**Written problem**
Below is a listing; restate from it, character for character, the lines beginning at the line holding "laid() upper_hub();" and ending at the line holding "bpy.context.scene.collection.objects.link(empty)", both included.

**Data entries**
• • • • •
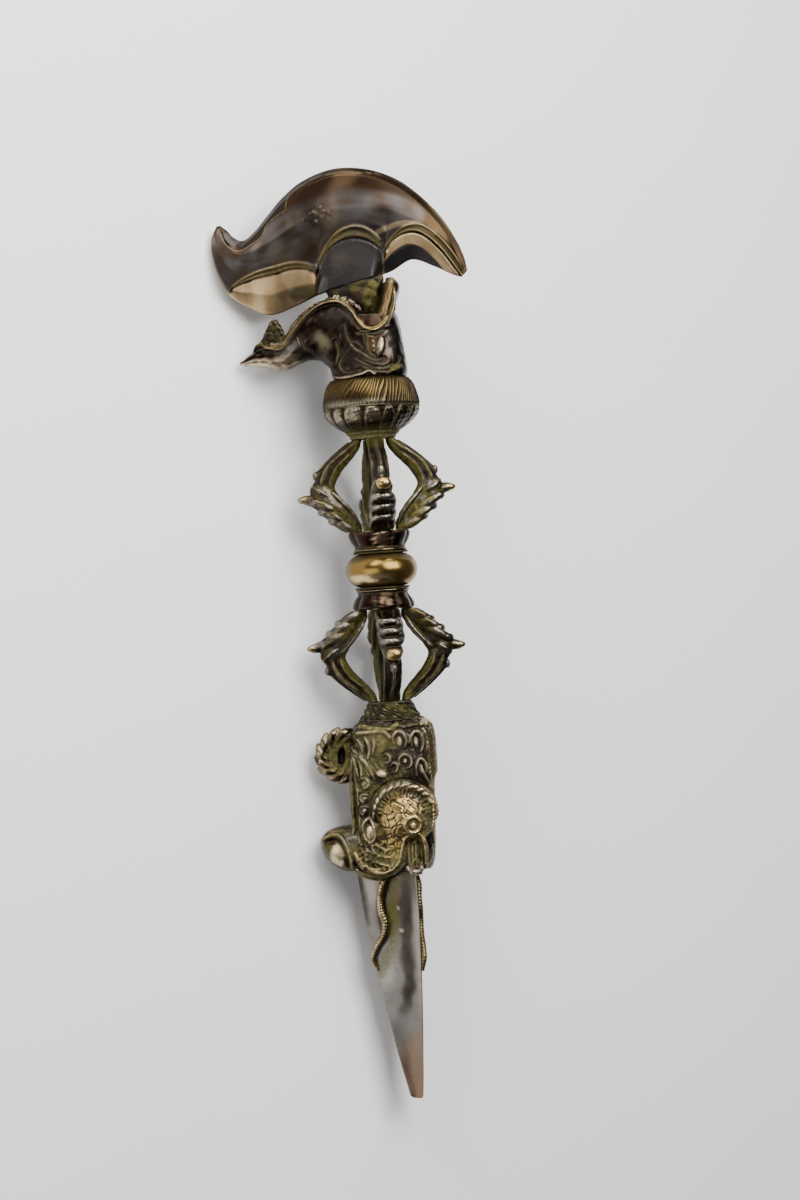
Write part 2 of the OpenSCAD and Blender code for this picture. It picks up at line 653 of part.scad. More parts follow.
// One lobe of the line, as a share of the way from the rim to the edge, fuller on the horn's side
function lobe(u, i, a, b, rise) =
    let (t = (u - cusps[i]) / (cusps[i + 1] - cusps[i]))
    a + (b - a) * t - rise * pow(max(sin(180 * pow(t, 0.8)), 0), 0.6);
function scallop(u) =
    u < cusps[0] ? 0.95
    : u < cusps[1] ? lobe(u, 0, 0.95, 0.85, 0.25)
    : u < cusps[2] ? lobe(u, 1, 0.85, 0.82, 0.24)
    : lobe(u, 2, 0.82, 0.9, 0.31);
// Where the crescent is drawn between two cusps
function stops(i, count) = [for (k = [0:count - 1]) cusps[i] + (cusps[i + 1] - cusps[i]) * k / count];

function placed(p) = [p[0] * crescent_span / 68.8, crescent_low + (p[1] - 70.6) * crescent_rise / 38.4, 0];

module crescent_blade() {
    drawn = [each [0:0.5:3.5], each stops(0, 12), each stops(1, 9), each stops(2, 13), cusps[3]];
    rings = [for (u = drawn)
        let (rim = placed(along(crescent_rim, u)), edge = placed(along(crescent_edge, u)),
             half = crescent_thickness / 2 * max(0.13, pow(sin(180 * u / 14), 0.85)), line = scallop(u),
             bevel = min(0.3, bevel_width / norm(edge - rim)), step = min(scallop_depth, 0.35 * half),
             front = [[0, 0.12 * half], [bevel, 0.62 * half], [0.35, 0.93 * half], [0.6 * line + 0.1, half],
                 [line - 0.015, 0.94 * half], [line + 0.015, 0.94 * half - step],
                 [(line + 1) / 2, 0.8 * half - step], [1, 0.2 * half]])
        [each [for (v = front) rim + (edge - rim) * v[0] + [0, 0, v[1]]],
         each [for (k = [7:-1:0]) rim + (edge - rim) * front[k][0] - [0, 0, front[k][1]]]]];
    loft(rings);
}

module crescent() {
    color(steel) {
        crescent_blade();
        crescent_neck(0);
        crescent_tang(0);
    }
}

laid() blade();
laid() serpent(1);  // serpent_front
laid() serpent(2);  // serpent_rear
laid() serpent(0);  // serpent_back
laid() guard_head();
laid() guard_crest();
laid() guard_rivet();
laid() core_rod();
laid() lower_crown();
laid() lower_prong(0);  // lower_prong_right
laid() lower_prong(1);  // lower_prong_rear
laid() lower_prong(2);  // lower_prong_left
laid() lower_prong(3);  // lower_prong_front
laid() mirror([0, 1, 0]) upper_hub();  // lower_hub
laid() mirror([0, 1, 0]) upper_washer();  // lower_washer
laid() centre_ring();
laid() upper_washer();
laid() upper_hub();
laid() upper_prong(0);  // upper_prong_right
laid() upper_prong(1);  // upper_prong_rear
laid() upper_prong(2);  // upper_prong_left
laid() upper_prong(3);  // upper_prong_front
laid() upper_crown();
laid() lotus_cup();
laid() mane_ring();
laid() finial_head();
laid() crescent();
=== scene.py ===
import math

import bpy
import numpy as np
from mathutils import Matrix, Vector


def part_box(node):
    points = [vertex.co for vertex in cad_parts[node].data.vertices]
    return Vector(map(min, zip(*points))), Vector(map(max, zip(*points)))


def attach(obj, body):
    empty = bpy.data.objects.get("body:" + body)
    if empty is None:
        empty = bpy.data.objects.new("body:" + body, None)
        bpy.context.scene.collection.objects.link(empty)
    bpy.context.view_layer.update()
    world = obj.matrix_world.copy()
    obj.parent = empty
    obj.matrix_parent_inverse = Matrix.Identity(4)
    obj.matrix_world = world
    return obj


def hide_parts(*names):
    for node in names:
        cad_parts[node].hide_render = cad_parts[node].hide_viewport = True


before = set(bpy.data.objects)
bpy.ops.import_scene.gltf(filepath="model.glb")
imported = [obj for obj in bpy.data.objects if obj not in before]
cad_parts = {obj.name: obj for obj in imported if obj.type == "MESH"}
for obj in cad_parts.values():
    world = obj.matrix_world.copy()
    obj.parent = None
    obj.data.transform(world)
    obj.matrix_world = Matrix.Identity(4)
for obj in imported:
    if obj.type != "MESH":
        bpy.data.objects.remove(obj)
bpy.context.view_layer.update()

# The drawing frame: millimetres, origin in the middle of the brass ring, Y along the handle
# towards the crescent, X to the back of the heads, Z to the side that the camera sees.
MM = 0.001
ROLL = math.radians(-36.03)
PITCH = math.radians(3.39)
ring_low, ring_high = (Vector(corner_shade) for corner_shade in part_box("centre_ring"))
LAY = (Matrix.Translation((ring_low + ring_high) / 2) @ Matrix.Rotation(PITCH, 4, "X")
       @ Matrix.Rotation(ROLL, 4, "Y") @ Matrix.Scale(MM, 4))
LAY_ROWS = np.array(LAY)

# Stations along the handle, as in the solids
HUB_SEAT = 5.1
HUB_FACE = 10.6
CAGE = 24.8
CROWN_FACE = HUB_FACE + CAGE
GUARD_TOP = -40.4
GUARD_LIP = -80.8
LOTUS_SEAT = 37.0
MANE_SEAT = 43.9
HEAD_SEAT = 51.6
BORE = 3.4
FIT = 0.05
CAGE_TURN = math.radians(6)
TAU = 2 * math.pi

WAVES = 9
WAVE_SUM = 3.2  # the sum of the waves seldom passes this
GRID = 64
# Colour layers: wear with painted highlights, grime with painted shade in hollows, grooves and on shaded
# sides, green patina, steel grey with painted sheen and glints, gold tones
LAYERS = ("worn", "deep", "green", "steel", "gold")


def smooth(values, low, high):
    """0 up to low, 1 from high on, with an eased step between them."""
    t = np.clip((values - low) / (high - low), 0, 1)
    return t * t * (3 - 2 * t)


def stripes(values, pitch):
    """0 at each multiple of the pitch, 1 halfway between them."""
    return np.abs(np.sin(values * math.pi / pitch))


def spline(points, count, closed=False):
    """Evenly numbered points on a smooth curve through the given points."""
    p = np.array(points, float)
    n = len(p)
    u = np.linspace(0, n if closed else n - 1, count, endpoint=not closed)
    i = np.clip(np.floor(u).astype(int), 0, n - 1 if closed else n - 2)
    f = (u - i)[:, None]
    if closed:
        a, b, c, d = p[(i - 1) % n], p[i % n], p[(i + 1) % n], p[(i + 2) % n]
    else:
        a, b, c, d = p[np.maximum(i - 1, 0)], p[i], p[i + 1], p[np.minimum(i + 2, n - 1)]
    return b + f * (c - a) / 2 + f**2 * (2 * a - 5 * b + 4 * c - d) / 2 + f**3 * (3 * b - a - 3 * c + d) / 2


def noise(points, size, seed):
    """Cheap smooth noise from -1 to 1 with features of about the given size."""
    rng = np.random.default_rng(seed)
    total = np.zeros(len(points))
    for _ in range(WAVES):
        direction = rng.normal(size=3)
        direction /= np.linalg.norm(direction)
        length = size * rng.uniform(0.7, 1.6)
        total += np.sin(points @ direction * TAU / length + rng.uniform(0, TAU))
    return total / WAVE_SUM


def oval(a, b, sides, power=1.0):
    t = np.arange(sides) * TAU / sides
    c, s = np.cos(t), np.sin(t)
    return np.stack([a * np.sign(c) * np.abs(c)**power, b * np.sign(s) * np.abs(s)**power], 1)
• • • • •
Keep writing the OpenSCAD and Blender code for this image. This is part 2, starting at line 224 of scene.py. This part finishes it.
• • • • •
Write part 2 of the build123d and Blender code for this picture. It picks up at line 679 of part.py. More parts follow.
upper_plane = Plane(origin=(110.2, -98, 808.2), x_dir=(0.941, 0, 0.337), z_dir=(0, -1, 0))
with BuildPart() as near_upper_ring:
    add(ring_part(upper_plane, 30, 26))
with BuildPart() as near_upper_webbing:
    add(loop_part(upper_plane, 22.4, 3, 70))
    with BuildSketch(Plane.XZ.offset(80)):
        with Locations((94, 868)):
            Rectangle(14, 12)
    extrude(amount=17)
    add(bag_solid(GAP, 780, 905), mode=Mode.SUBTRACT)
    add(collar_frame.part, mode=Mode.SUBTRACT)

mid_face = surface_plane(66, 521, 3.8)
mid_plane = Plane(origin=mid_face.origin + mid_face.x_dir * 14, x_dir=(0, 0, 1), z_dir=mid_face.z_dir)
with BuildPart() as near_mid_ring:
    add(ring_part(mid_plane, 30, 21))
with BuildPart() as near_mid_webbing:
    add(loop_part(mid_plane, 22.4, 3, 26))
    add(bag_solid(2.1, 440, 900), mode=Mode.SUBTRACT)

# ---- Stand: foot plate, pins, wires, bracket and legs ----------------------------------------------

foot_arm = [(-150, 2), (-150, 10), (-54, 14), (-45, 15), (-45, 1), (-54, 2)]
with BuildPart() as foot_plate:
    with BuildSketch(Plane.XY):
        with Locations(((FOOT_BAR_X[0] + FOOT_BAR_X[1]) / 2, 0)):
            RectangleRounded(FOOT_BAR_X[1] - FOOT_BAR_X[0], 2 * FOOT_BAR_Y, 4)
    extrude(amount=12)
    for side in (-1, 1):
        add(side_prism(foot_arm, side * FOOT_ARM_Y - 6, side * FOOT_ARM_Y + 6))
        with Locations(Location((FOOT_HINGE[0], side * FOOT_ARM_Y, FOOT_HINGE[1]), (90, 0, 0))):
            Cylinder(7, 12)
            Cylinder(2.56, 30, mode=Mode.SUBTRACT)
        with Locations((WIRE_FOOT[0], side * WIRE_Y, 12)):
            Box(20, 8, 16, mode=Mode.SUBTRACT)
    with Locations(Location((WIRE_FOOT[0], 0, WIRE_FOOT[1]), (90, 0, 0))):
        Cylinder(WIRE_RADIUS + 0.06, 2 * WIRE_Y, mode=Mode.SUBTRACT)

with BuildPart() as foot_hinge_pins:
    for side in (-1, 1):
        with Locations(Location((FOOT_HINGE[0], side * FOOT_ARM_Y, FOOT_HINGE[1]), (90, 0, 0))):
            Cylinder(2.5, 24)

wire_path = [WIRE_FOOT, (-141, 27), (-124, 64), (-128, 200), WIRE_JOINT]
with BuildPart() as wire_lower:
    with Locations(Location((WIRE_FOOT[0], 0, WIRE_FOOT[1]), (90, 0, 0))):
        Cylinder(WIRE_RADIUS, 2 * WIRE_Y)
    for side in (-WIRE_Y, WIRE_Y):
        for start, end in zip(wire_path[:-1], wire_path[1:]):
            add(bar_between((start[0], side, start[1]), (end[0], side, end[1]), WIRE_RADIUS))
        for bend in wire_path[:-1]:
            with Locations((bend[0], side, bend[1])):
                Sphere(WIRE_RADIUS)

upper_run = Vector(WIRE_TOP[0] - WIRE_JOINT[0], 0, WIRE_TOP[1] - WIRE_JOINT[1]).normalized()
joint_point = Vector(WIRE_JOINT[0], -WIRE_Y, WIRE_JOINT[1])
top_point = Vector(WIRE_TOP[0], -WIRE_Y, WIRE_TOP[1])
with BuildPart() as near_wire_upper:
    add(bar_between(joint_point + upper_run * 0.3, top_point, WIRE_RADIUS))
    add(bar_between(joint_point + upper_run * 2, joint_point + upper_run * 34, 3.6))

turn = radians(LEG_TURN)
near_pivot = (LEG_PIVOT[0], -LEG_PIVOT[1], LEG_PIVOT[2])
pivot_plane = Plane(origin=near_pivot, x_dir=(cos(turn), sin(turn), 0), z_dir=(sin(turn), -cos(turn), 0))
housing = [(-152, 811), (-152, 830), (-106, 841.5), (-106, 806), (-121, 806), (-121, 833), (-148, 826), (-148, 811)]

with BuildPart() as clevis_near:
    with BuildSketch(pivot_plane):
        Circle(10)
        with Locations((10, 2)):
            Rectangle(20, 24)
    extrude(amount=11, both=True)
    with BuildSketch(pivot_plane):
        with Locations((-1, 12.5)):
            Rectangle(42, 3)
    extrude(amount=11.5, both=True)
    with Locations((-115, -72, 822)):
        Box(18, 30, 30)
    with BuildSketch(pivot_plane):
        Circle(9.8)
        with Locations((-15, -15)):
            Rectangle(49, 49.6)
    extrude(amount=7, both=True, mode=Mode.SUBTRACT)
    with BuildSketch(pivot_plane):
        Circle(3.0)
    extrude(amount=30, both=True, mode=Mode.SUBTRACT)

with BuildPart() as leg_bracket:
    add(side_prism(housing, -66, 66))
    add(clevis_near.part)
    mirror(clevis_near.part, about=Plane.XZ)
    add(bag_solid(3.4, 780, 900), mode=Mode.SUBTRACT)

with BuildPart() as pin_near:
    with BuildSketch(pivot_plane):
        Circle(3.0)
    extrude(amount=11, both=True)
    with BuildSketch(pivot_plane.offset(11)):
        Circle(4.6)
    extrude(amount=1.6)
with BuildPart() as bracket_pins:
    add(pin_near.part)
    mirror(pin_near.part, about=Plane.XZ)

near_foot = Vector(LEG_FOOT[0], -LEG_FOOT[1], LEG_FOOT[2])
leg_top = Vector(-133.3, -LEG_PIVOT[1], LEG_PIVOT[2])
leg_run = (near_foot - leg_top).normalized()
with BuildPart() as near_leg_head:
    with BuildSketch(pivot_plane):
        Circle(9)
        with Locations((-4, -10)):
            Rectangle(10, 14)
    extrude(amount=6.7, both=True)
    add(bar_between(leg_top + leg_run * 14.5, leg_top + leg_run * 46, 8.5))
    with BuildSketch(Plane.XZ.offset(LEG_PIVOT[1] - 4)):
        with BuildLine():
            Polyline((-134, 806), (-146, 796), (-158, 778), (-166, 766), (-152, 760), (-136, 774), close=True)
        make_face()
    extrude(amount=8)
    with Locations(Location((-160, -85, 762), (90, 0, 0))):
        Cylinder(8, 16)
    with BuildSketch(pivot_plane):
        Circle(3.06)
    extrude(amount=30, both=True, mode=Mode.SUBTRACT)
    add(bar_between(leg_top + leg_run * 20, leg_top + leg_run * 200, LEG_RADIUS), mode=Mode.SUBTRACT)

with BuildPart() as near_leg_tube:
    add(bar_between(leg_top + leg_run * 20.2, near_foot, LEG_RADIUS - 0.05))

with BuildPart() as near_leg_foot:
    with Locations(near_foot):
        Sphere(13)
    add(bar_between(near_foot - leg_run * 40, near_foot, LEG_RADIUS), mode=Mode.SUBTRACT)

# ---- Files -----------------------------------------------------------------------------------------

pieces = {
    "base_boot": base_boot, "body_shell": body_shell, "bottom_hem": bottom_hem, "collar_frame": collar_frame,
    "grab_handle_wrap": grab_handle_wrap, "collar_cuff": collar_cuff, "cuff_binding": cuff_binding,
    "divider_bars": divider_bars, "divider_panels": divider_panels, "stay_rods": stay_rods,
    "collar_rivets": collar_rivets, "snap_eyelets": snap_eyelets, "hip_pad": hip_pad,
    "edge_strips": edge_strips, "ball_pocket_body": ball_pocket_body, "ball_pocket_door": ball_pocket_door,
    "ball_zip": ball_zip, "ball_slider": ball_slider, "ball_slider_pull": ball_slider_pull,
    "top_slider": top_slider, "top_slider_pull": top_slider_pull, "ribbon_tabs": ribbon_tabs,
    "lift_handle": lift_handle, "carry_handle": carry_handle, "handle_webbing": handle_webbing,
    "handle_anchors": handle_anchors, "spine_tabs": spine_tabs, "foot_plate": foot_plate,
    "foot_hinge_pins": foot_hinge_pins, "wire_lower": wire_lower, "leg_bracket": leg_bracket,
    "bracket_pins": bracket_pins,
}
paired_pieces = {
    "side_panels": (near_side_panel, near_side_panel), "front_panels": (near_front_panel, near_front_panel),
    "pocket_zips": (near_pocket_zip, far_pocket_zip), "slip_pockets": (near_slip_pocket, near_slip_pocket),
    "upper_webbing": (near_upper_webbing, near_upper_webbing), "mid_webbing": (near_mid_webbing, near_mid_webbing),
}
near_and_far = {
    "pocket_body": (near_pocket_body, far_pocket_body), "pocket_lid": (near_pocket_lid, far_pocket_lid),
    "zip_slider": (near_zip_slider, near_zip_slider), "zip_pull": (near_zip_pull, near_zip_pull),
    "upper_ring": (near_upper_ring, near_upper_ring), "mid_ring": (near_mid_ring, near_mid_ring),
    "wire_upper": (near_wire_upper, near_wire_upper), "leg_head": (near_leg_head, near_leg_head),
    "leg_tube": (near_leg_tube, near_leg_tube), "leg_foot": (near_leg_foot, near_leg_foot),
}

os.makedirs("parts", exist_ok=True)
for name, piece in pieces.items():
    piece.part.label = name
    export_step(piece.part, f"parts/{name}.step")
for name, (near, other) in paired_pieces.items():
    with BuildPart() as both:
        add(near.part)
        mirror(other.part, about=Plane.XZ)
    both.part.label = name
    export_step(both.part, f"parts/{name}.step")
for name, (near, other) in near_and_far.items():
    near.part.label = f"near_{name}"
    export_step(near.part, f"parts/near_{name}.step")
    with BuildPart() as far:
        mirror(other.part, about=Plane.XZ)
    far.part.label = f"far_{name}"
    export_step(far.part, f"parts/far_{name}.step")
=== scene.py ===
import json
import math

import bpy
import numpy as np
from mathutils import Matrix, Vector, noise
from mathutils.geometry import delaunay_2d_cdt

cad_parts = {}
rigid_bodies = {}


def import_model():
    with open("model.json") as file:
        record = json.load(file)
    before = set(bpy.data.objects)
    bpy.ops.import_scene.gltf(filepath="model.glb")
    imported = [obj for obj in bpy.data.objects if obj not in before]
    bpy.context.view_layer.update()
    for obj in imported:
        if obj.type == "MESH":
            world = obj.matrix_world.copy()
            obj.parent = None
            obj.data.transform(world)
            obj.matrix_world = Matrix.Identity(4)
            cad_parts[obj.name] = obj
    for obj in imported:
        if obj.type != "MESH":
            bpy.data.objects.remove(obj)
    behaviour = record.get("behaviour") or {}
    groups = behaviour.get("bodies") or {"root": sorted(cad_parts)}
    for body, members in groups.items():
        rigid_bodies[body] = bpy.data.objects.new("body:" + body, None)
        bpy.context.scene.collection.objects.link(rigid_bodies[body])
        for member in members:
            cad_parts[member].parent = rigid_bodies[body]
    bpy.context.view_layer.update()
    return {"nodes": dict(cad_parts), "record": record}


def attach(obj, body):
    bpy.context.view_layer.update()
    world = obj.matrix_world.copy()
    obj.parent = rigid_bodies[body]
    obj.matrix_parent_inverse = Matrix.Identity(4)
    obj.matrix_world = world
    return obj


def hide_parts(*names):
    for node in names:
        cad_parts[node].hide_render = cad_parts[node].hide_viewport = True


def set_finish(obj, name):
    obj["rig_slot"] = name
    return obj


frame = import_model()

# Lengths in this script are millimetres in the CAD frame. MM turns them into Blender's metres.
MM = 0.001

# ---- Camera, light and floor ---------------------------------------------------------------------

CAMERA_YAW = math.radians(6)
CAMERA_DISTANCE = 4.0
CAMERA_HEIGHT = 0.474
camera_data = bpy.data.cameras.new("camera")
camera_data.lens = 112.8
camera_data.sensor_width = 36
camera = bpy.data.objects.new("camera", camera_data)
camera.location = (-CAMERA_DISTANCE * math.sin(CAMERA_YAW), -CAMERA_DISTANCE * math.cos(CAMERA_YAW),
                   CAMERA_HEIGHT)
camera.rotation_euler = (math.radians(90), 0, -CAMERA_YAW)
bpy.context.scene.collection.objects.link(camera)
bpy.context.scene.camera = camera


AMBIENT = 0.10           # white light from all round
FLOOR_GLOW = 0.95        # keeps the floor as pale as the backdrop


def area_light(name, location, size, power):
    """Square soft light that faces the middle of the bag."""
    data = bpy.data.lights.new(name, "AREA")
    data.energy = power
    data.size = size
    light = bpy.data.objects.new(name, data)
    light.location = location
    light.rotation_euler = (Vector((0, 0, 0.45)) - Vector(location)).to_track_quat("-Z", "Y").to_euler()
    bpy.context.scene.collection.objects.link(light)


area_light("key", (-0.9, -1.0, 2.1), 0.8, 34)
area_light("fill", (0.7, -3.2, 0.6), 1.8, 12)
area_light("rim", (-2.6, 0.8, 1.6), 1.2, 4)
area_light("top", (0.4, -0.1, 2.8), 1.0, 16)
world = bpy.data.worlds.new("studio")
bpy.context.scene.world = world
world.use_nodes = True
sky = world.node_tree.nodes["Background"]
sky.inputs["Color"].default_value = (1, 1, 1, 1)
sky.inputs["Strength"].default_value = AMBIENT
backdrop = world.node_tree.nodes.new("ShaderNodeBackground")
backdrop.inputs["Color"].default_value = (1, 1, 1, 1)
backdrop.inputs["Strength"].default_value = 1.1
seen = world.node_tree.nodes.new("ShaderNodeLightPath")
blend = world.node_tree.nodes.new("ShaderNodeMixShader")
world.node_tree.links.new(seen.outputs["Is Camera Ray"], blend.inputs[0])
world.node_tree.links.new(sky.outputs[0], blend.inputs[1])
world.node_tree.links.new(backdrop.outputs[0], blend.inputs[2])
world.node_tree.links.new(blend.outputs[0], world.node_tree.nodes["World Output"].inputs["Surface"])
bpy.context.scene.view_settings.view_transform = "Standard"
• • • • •
**Output for this task**
laid() upper_hub();
laid() upper_prong(0);  // upper_prong_right
laid() upper_prong(1);  // upper_prong_rear
laid() upper_prong(2);  // upper_prong_left
laid() upper_prong(3);  // upper_prong_front
laid() upper_crown();
laid() lotus_cup();
laid() mane_ring();
laid() finial_head();
laid() crescent();
=== scene.py ===
import math

import bpy
import numpy as np
from mathutils import Matrix, Vector


def part_box(node):
    points = [vertex.co for vertex in cad_parts[node].data.vertices]
    return Vector(map(min, zip(*points))), Vector(map(max, zip(*points)))


def attach(obj, body):
    empty = bpy.data.objects.get("body:" + body)
    if empty is None:
        empty = bpy.data.objects.new("body:" + body, None)
        bpy.context.scene.collection.objects.link(empty)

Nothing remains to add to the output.